I am a fairly new caterer and I am trying to figure out pricing. I have not been around as long as some, but I know I am good. However I dont want to price myself out of the market. How do you price for a dinner party verses a cocktail party or a reception. With rising food cost and gasoline I don't want to loose customers, but I want to make money!


----------



## breton beats (Feb 21, 2007)

*The Key is determining the cost percentages you want!*

First you want to figure out what you want your food cost% to be. 20-45% is about normal and will differ depending on what you are cooking.

Figure out your cost for food for your menu and divide by food cost%

ex. $100(cost) / 20% = Price of $500

Then figure out what your labor cost% to be again 20-40% is norm depending on what you are making (but try not to have both a 40% food cost with a 40% labor cost)

Figure the number of workers x the number of hours = labor cost
Labor cost/ 20%= Price of Labor

Then figure in your incedentals, rentals, transport etc...plus mark up cost + 10%(or whatever)

Then add all the prices together to find your final cost.

Ok I know there are lots of other categories but that is how to get started. Once you arrive at your price compare to your competition, and make adjustments, don't adjust price without adjusting something else like labor or food.

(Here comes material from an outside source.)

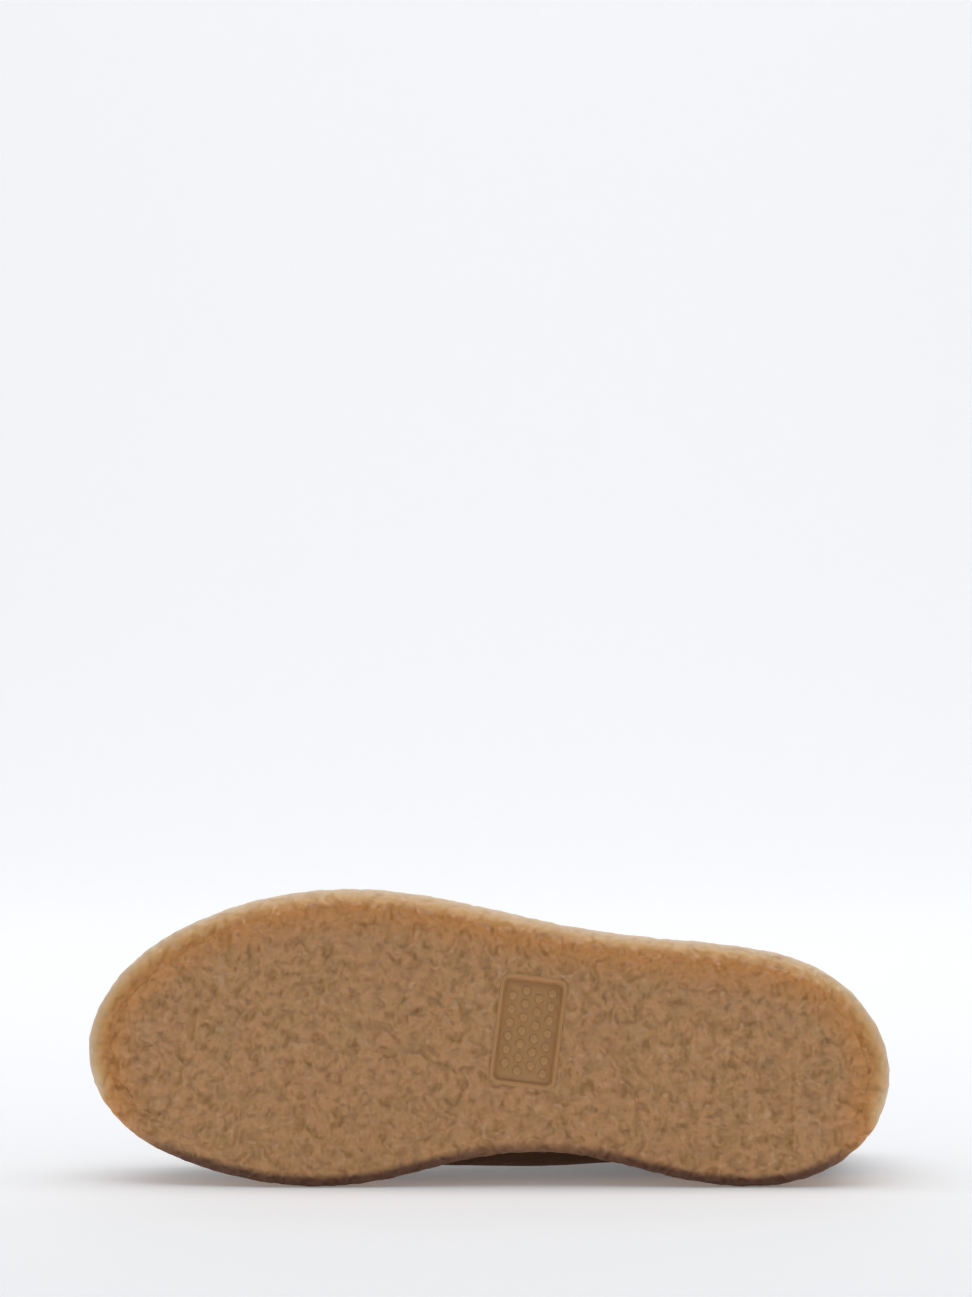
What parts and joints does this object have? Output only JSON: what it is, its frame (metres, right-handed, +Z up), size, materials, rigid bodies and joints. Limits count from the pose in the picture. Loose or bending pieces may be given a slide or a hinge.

Check amazon.com there are several goo books about catering mangement available they will help you with some of these questions. Two I have found helpful are:
_Off-Premise Catering Management_ by Bill Hansen & Chris Thomas
and
_Catering to Every Whim: A Complete Guide to Catering Sales, Administration, and Operations_ by G. Eugene ******.


----------



## rsteve (May 3, 2007)

I have forty years experience. 
You want a comprehensive answer in this thread? I don't feel like typing for a couple of days, sorry.

You have a tonnage of variables. There is/are no simple answer(s).


----------